Though serving a life sentence at a California penitentiary, Bobby Kennedy’s murderer Sirhan, now 77 years old, is a suspicious and deranged character, who frequently backtracked on his testimonies and confession during and after the trial, had no recollection of the murder and subsequent events, and his defense team had pleaded for a retrial several times but the request was summarily denied. He was due to be released on parole in August but California Governor Gavin Newsom decided against setting him free in January.

Shortly before the murder of Bobby Kennedy, Sirhan joined the occult organization Ancient Mystical Order of the Rose Cross, commonly known as the Rosicrucians in 1966. In fact, Sirhan’s esoteric faith closely resembles a medieval cult “Hashishin,” from which the English word “assassin” has derived.

The Order of the Assassins was a Nizari Ismaili sect which lived in the mountains of Persia and Syria between 1090 A.D. and 1275. During that time, they founded a clandestine organization that orchestrated the assassinations of leading figures in the Middle East that were considered enemies of their medieval “deep state.”

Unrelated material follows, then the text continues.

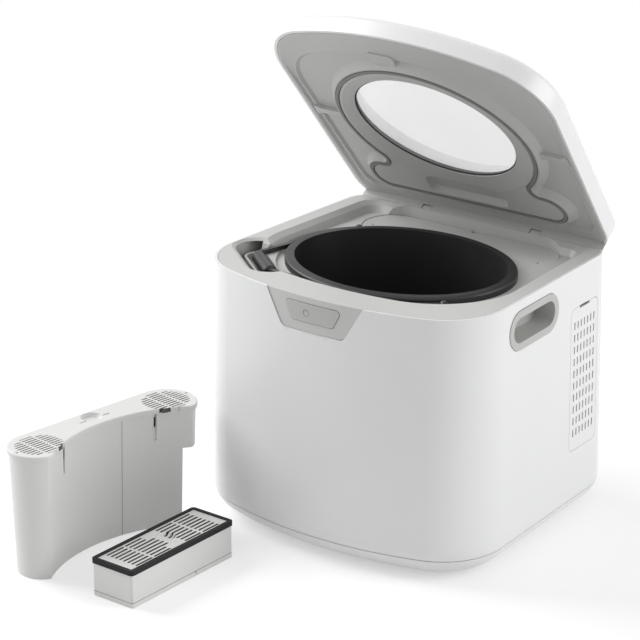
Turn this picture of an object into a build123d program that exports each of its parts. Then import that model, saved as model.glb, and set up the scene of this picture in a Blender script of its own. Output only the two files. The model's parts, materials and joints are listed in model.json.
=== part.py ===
from build123d import *
from math import atan2, copysign, cos, degrees, pi, radians, sin, sqrt, tan
import os

# Electric food waste composter with its bucket, stirring drive and two air filters.
#
# Millimetres, +Z up. The origin is on the worktop under the middle of the body,
# the front faces -Y and the lid is hinged along the rear edge. The lid is drawn
# shut and then turned to its resting angle. The two filter units stand beside
# the machine, as they do when they have been taken out.

# ---- body -------------------------------------------------------------------
body_width = 335.0        # over the widest place of the sides
body_depth = 308.0
body_top = 278.0          # flat edge of the deck
rear_width = 313.0        # across the rear, before the corners are rounded
corner_spread = 3.0       # the front corners lie this far outside the half width
front_bow = 400.0         # radius of the bowed front
front_corner = 68.0
rear_corner = 34.0
draft = 0.8               # degrees, the sides widen downwards
wall = 3.0
base_rounding = 30.0      # belly radius under the body
foot_height = 4.0
foot_radius = 10.0
foot_x, foot_y = 112.0, 92.0
screw_radius = 1.5
screw_head = 3.8
screw_head_height = 2.4
base_screw_x, base_screw_y = 88.0, 100.0
base_boss_height = 18.0
seam_height = 24.0        # the shell meets the base pan here
seam_gap = 0.4
fit_gap = 0.4             # between a cover and the opening that holds it

# ---- front apron and power button -------------------------------------------
apron_top_half = 58.0
apron_low_half = 37.0
apron_drop = 36.0
apron_corner = 9.0
apron_sink = 1.0          # apron face behind the shell face
apron_bevel = 2.0
button_top_half = 35.0
button_low_half = 25.0
button_top = body_top - 6.5
button_low = body_top - 26.0
button_corner = 4.0
button_sink = 0.5
button_travel = 2.0
button_lip = 1.4          # retaining edge behind the apron
stem_radius = 2.2
stem_spare = 0.3          # stem stops this short of the switch when pressed
board_half = 42.0
board_boss_x = 34.0
board_boss_z = body_top - 31.5
board_boss_radius = 3.0
board_top = body_top - 12.0
board_low = 222.0
board_thickness = 1.6
board_depth = 15.0        # board behind the front of the body
switch_size = 6.0
switch_depth = 4.0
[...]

The Nizari Ismaili State was ruled by Hassan as-Sabbah from 1090 A.D. until his death in 1124. The Western world was introduced to the assassins by the works of Marco Polo who understood the name as deriving from the eponymous narcotic hashish, which indeed was used to put the assassins under a spell for political assassinations.

The more recent examples of such murderous cults are the Mujahideen-e-Khalq, a cultist political organization founded by the Rajavis of Iran that relocated first to Iraq and then to Albania, or the Fidayeen or suicide bombers of Islamic jihadist organizations who are promised paradise in return for mounting terrorist attacks against adversaries.